Rownum

How to use rownum

You have to write it this way:

select *
from ( select * from emp order by sal desc )
where rownum <= 5;

Why?

1. The from and where clause go first
2. rownum is assigned and incremented to each output row from the from/where
3. select is applied.
4. group by is applied.
5. having is applied.
6. it is sorted.

So you need an subselect to apply "order by" first, then rownum.

Tuning with rownum

The optimizer has to process the subselect ("inline view") above first, in order to evaluate rownum. This means, the subselect is materialized. So, using rownum, you can force the optimizer to process your queries in a certain way.

Here's an example:

select a12.prc_chk_typ_desc
, a11.prod_key
, max(a)
, max(b)
, max(c)
, max(d)
from (
  select a11.*
  , f ( a11.prod_key, a11.prc_chk_key, 'QTY', 'D', 1) a
  , f ( a11.prod_key, a11.prc_chk_key, 'AMT', 'D', 1) a
  , f ( a11.prod_key, a11.prc_chk_key, 'CODE', 'D', 1) a
  , f ( a11.prod_key, a11.prc_chk_key, 'PRC', 'D', 1) a
  , rownum r
  from t1 a11 ) a11
, t2 a12
where a11.cmpt_loc_key = a12.cmpt_loc_key
and a11.loc_key = a12.loc_key
and a11.prc_chk_key = a12.prc_chk_key
group by a12.prc_chk_typ_desc
, a11.prod_key;

If both tables have 50 rows and rownum is not used, then the function f will be called 10.000 times. With rownum, it will only be called 200 times (4 times for each row of t1). Because of rownum, the result will be stored and there is no need to call f again.

Another example:

You have two queries. Each runs very fast. Then you join them, and now it is really slow!

select *
from ( select ..., rownum r1 from .... ) query1
, ( select ..., rownum r2 from .... ) query2
where join_condition ...

There is something wrong, maybe the statistics, so the optimizer chooses the false plan. As a workaround, you can use rownum. 

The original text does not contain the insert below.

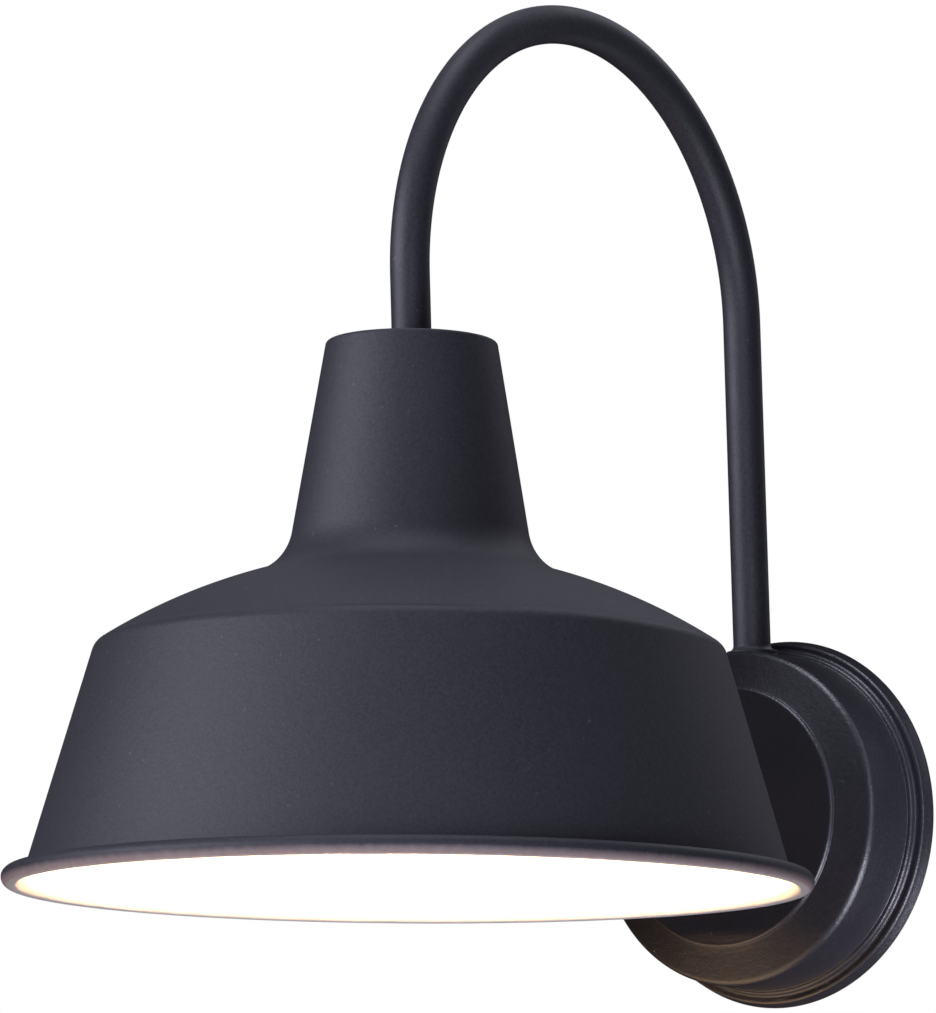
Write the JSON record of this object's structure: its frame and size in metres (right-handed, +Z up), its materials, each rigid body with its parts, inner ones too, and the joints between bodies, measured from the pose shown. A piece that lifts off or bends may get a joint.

Rownum > 2 never selects anything ...

... because rownum will only be incremented if you get a row. So you have to use an alias:

select *
from ( 
  select a.*, rownum rnum
  from ( select * from emp order by sal desc ) a
  where rownum <= 100 
)
where rnum >= 90;


Maybe you think of using between here:

select *
from ( 
  select a.*, rownum rnum
  from ( select * from emp order by sal desc ) a 
)
where rnum between 90 and 100;

That's not a good idea. The inline view will be materialized, so you will get a bad performance.

These informations are from chapter 8 of the book: "Effective Oracle by Design" by Thomas Kyte, McGraw Hill 2003. Still the best book about building performant databases: Very good readable. And since 2003 no other book has been wirtten covering this thema completely.